STATED TASK: Transcribe only part of the material below: the lines from the one containing "for piece in" through the one containing "before = set(bpy.data.objects)", inclusive, exactly as written.

INFORMATION PROVIDED:
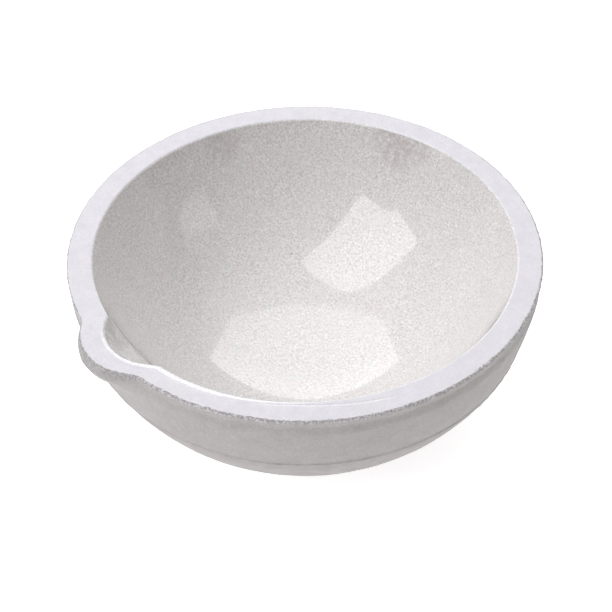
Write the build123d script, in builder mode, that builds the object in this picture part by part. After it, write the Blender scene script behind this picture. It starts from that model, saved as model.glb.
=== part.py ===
from build123d import *
import os
from math import atan2, cos, sin, sqrt

# A pouring dish moulded in opaque fused silica: a thick round bowl with a flat
# ground rim, a small pouring lip, a glassy lining and a sintered-sand crust.
# Millimetres, +Z up. The origin is the centre of the flat base, on the axis of
# the bowl. The pouring lip points towards -Y.

# ---------------------------------------------------------------- dimensions
rim_radius = 50.2  # outside of the crust at the ground rim
dish_height = 38.0  # base to rim plane
base_radius = 24.0  # edge of the flat base

cavity_radius = 45.0  # bowl wall at the rim plane, before its edge is rounded
cavity_depth = 30.0  # rim plane to the lowest point of the bowl
cavity_power = 3.5  # how flat the bowl's floor is
glaze = 0.6  # thickness of the glassy lining
glaze_top = 37.3  # the lining stops here, below the rounded rim edge
rim_edge = 0.4  # radius of the rounded inner edge of the rim

crust = 0.6  # thickness of the sintered-sand crust
ridge_height = 22.5  # lower edge of the crust, the parting ridge
ridge_step = 0.3  # how far the crust stands proud below its edge

# outside of the crust, (radius, height), from the rim down to the ridge
crust_outline = [
    (49.80, 35.8),
    (49.92, 34.3),
    (49.60, 32.0),
    (48.80, 28.0),
    (47.30, ridge_height),
]
# outside of the bare foot, from the ridge down to the base
foot_outline = [
    (47.30 - ridge_step, ridge_height),
    (46.15, 20.0),
    (44.95, 17.8),
    (42.90, 14.6),
    (40.05, 11.0),
    (36.95, 7.6),
    (33.2, 4.7),
    (29.0, 2.1),
    (base_radius, 0.0),
]

# pouring lip: (height, distance of its centre from the bowl axis, radius)
lip_sections = [
    (dish_height, 44.4, 10.4),
    (35.6, 43.6, 10.2),
    (33.2, 42.4, 9.8),
    (31.0, 41.2, 9.3),
    (28.0, 39.4, 8.5),
    (25.5, 37.6, 7.9),
]
# pouring channel in the lip, the same way
channel_sections = [
    (dish_height + 1.0, 38.8, 11.0),
    (dish_height, 38.6, 10.2),
    (35.5, 38.0, 7.9),
    (33.0, 36.9, 5.6),
    (31.0, 35.6, 3.9),
]


def cavity_point(radius, inset=0.0):
    """A point of the bowl's wall, moved into the material by inset."""
    ratio = radius / cavity_radius
    height = dish_height - cavity_depth * (1 - ratio**cavity_power)
    slope = cavity_depth * cavity_power / cavity_radius * ratio ** (cavity_power - 1)
    length = sqrt(1 + slope**2)
    return (radius + inset * slope / length, height - inset / length)


def cavity_outline(inset=0.0):
    """Points of the bowl's wall from the axis to just above the rim plane."""
    radii = [0.0, 8.0, 15.0, 21.0, 26.0, 30.0, 33.5, 36.5, 39.0, 41.2, 43.0, 44.5, 45.7]
    return [cavity_point(r, inset) for r in radii]


# ------------------------------------------------------------ forming shapes
# Outside of the crust, with the lip.
with BuildPart() as crust_form:
    with BuildSketch(Plane.XZ):
        with BuildLine():
            Polyline(
                (0, ridge_height),
                (0, dish_height),
                (rim_radius, dish_height),
                (rim_radius, dish_height - 0.5),
                crust_outline[0],
            )
            Spline(*crust_outline)
            Line(crust_outline[-1], (0, ridge_height))
        make_face()
    revolve(axis=Axis.Z)
    for lip_height, lip_offset, lip_radius in lip_sections:
        with BuildSketch(Plane.XY.offset(lip_height)):
            with Locations((0, -lip_offset)):
                Circle(lip_radius)
    loft()

# Outside of the silica itself: inside the crust above the ridge, bare below.
with BuildPart() as core_form:
    with BuildSketch(Plane.XZ):
        with BuildLine():
            Polyline(
                (0, 0),
                (0, dish_height),
                (rim_radius - crust, dish_height),
                (rim_radius - crust, dish_height - 0.5),
                (crust_outline[0][0] - crust, crust_outline[0][1]),
            )
            Spline(*[(r - crust, z) for r, z in crust_outline])
            Line((crust_outline[-1][0] - crust, ridge_height), foot_outline[0])
            Spline(*foot_outline)
            Line(foot_outline[-1], (0, 0))
        make_face()
    revolve(axis=Axis.Z)
    for lip_height, lip_offset, lip_radius in lip_sections:
        with BuildSketch(Plane.XY.offset(lip_height)):
            with Locations((0, -lip_offset)):
                Circle(lip_radius - crust)
    loft()

# The hollow of the finished dish: bowl and pouring channel.
with BuildPart() as hollow_form:
    with BuildSketch(Plane.XZ):
        with BuildLine():
            hollow_wall = Spline(*cavity_outline())
            Line(hollow_wall @ 1, (0, (hollow_wall @ 1).Y))
            Line((0, (hollow_wall @ 1).Y), hollow_wall @ 0)
        make_face()
    revolve(axis=Axis.Z)
    for cut_height, cut_offset, cut_radius in channel_sections:
        with BuildSketch(Plane.XY.offset(cut_height)):
            with Locations((0, -cut_offset)):
                Circle(cut_radius)
    loft()

# The same hollow before the lining is in it, up to the lining's edge.
with BuildPart() as lining_form:
    with BuildSketch(Plane.XZ):
        with BuildLine():
            lining_wall = Spline(*cavity_outline(glaze))
            Line(lining_wall @ 1, (0, (lining_wall @ 1).Y))
            Line((0, (lining_wall @ 1).Y), lining_wall @ 0)
        make_face()
    revolve(axis=Axis.Z)
    for cut_height, cut_offset, cut_radius in channel_sections:
        with BuildSketch(Plane.XY.offset(cut_height)):
            with Locations((0, -cut_offset)):
                Circle(cut_radius + glaze)
    loft()
    split(bisect_by=Plane.XY.offset(glaze_top), keep=Keep.BOTTOM)

# ---------------------------------------------------------------- the layers
# The load-carrying wall, with the rounded inner edge of its ground rim.
with BuildPart() as silica_body:
    add(core_form.part)
    add(lining_form.part, mode=Mode.SUBTRACT)
    add(hollow_form.part, mode=Mode.SUBTRACT)
    ground_rim = silica_body.faces().filter_by(Axis.Z).sort_by(Axis.Z)[-1]
    fillet(ground_rim.inner_wires()[0].edges(), radius=rim_edge)
silica_body.part.label = "silica_body"

# The glassy lining of the bowl and the channel.
with BuildPart() as inner_glaze:
    add(lining_form.part)
    add(hollow_form.part, mode=Mode.SUBTRACT)
inner_glaze.part.label = "inner_glaze"

# The sintered-sand crust round the outside, from the rim to the ridge.
with BuildPart() as sand_skin:
    add(crust_form.part)
    add(core_form.part, mode=Mode.SUBTRACT)
sand_skin.part.label = "sand_skin"

os.makedirs("parts", exist_ok=True)
export_step(silica_body.part, "parts/silica_body.step")
export_step(inner_glaze.part, "parts/inner_glaze.step")
export_step(sand_skin.part, "parts/sand_skin.step")

for piece in (silica_body, inner_glaze, sand_skin):
    print(piece.part.label, len(piece.part.solids()), round(piece.part.volume), piece.part.bounding_box())
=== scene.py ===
import math

import bpy
import numpy as np
from mathutils import Matrix, Vector


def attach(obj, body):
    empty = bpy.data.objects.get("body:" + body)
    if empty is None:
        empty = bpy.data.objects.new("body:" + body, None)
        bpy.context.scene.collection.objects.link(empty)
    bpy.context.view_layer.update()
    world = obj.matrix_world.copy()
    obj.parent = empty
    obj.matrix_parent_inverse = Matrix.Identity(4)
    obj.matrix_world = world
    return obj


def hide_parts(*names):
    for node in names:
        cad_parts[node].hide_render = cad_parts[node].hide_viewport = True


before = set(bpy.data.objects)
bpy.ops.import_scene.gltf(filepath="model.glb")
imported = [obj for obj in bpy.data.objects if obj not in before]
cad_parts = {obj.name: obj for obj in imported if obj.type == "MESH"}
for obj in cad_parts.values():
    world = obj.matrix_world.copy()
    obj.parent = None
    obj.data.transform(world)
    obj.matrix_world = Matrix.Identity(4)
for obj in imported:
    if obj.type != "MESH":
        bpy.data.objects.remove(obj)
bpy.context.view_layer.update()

MM = 0.001
TAU = 2 * math.pi

# ----------------------------------------------------------------------------
# Design dimensions, millimetres, the same as the CAD model's
# ----------------------------------------------------------------------------
RIM_R = 50.15
TOP = 38.0
CAV_R = 45.0
CAV_D = 30.0
CAV_P = 3.5
GLAZE = 0.6
GLAZE_TOP = 37.3
CRUST = 0.6
RIDGE_Z = 22.5
RIDGE_STEP = 0.3
BASE_R = 24.0
CRUST_LINE = [(50.15, 38.0), (50.12, 37.3), (49.88, 36.4), (49.80, 35.7), (49.92, 34.3), (49.60, 32.0),
              (48.80, 28.0), (47.30, RIDGE_Z)]
FOOT_LINE = [(47.30 - RIDGE_STEP, RIDGE_Z), (46.15, 20.0), (44.95, 17.8), (42.90, 14.6), (40.05, 11.0), (36.95, 7.6),
             (33.2, 4.7), (29.0, 2.1), (BASE_R, 0.0)]
# height, distance of the centre from the axis, radius
LIP = [(38.0, 44.4, 10.4), (35.6, 43.6, 10.2), (33.2, 42.4, 9.8), (31.0, 41.2, 9.3), (28.0, 39.4, 8.5), (25.5, 37.6, 7.9)]
CHANNEL = [(39.0, 38.7, 10.5), (38.0, 38.6, 10.2), (36.8, 38.5, 9.5), (35.5, 38.2, 8.4), (33.5, 37.4, 6.3), (31.6, 36.2, 4.3)]
SPOUT = -math.pi / 2  # the lip points towards -Y
FAR = math.radians(142.5)  # the mouth of the bowl sits a quarter of a millimetre towards this side

# Round the dish: degrees from the lip towards +X, and millimetres there.
# The worn shoulder outside the ground flat, how wide and how deep it is
SHOULDER_W = [(-180, 0.22), (-150, 0.12), (-80, 0.12), (-30, 0.15), (-14, 0.2), (-11, 0.3), (-8.8, 0.5), (-6, 0.8),
              (-4, 1.1), (-2, 1.4), (0, 1.5), (3, 1.55), (7, 1.6), (9, 1.3), (11, 0.8), (14, 0.5), (30, 0.45),
              (110, 0.45), (140, 0.3)]
SHOULDER_H = [(-180, 0.3), (-150, 0.2), (-30, 0.25), (-12, 0.5), (-6, 1.3), (0, 1.8), (8, 1.7), (12, 0.9),
              (18, 0.5), (110, 0.5), (150, 0.35)]
# how crumbly the edge of the crust is
CRUMBLE = [(-180, 0.45), (-150, 0.2), (-30, 0.3), (-10, 0.6), (10, 0.8), (20, 1.0), (110, 1.0), (150, 0.6)]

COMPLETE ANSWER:
for piece in (silica_body, inner_glaze, sand_skin):
    print(piece.part.label, len(piece.part.solids()), round(piece.part.volume), piece.part.bounding_box())
=== scene.py ===
import math

import bpy
import numpy as np
from mathutils import Matrix, Vector


def attach(obj, body):
    empty = bpy.data.objects.get("body:" + body)
    if empty is None:
        empty = bpy.data.objects.new("body:" + body, None)
        bpy.context.scene.collection.objects.link(empty)
    bpy.context.view_layer.update()
    world = obj.matrix_world.copy()
    obj.parent = empty
    obj.matrix_parent_inverse = Matrix.Identity(4)
    obj.matrix_world = world
    return obj


def hide_parts(*names):
    for node in names:
        cad_parts[node].hide_render = cad_parts[node].hide_viewport = True


before = set(bpy.data.objects)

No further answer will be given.